The PQ lost the election that followed.
“Those explosive issues, they become very interesting … because they have the power to shake up things,” Dallaire said. “But they also have the power to sometimes explode in your hands.”
He also noted that while secularism is popular in Quebec, it’s not necessarily something Quebecers are particularly worried about, saying it falls “pretty low” on the priority list for most.
Even Daniel Turp, former PQ MNA and current president of Droits collectifs Québec, a group that supports Bill 21, says there may be limits to pushing secularism.
“There’s always politics involved when you draft bills and have laws adopted,” he said.
“And those who try to mark points or go too far, well, they’ll lose points.”
Quebec Muslims feel alienated
Legault has always said that he sees secularism as a shared value that unites Quebecers and is embraced by a majority of the population, but many people feel alienated by his government’s policies.
“I think a lot of Muslims are feeling that Quebec is becoming xenophobic,” Farida Mohamed, former president of the Montreal chapter of the Canadian Council of Muslim Women, told CBC in an interview.

“It’s causing feelings of uncertainty. It’s causing feelings of well, maybe we should leave Quebec and go elsewhere in Canada.”
Brown said the Quebec government should realize Muslim Quebecers, who mostly come from francophone countries, could be an important ally in a province that wants to preserve French language and culture.

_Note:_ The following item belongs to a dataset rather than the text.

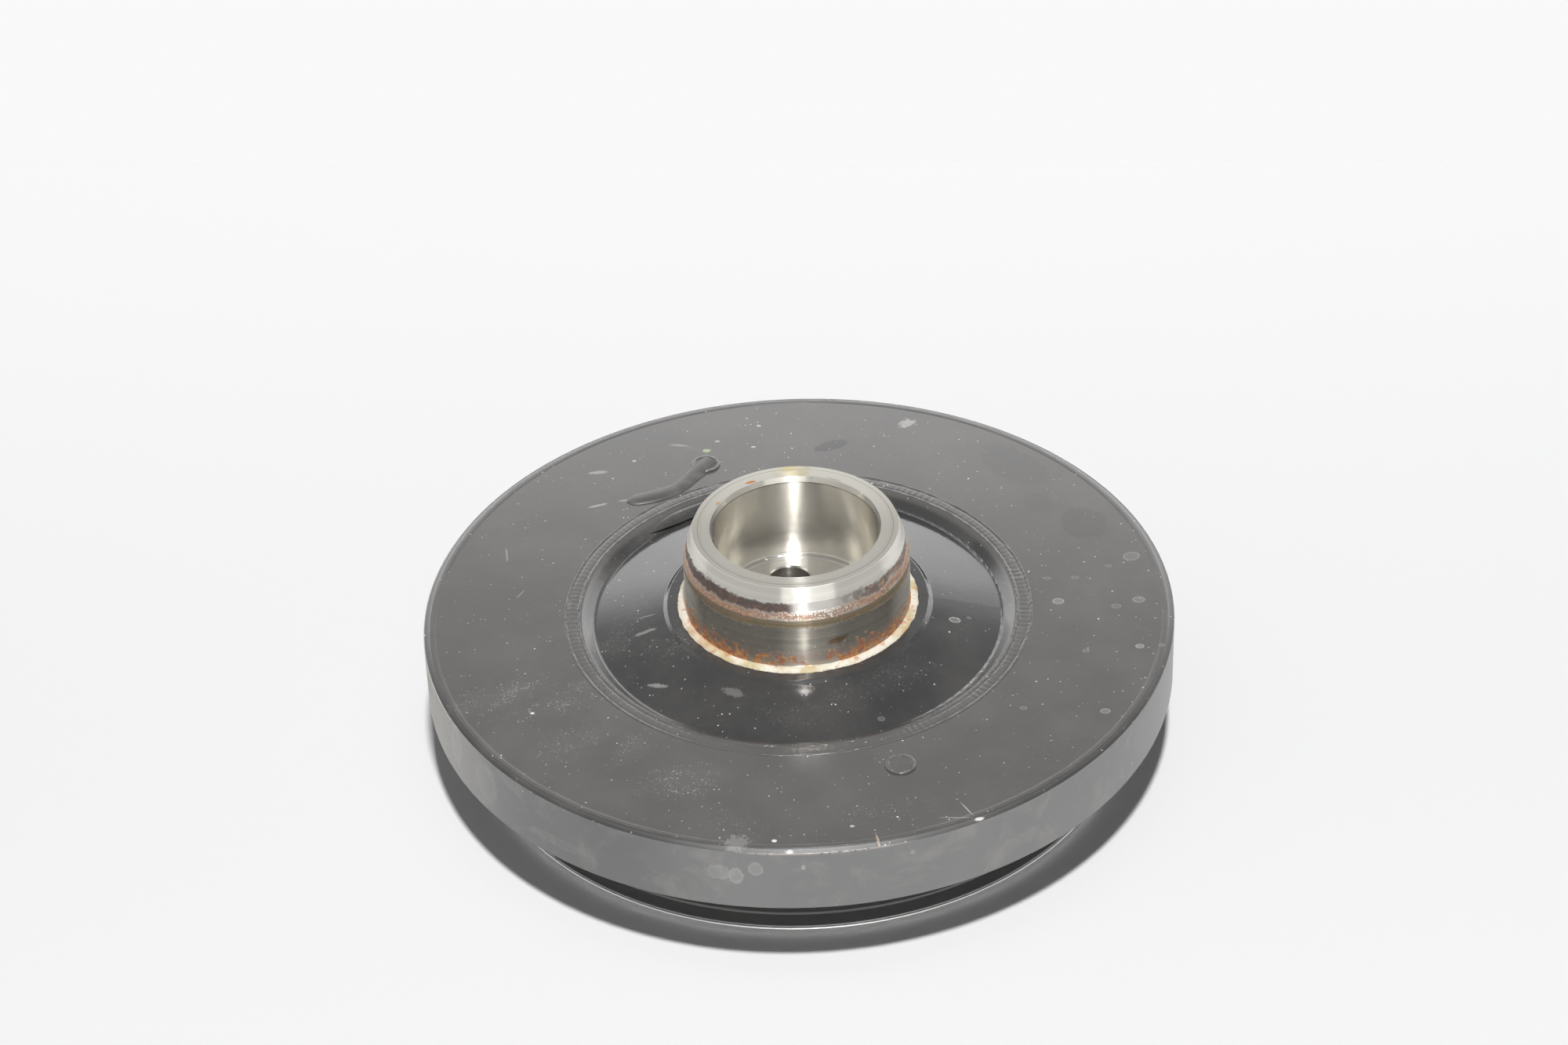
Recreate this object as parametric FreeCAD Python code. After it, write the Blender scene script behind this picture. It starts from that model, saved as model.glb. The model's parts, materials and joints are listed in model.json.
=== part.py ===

“We were told that we were equals and that we would be able to contribute to society and benefit from society the same as everybody else,” Brown said.
“And what we’re seeing is the people that are supposed to be representing us and our leaders are telling society that we’re dangerous and we don’t share their values.”
Eliadis, the human rights lawyer, believes that in aggressively pushing secularism, Quebec may end up right back where it started before the Quiet Revolution.
“The Roman Catholic Church and its dominance in Quebec society was a kind of isolation for Quebec,” Eliadis said.
“And what’s happening now is a use of laicité and secularism to create a new isolationism.”
Where it’s going next
One thing that could either help settle the debate — or perhaps exacerbate it even further — is the Supreme Court ruling on Bill 21.
“I think it’s going to be a historic moment in Canadian history and in Quebec history,” Eliadis said.
Arguments in the case are to be heard sometime next year, but it’s not clear if a decision will come before or after the provincial election next fall.
The CAQ, perhaps in anticipation of the Bill 21 ruling, is now proposing Quebec draft its own constitution that would defend Quebec values.
It’s hard to say when, or if, this debate in Quebec will ever end.
“You know, in France, secularism in principle was implemented in 1905, but there’s still some debate in France,” said Turp, whose group is intervening in the court challenge against Bill 21.
“So yeah, it might continue in Quebec,” he added with a chuckle.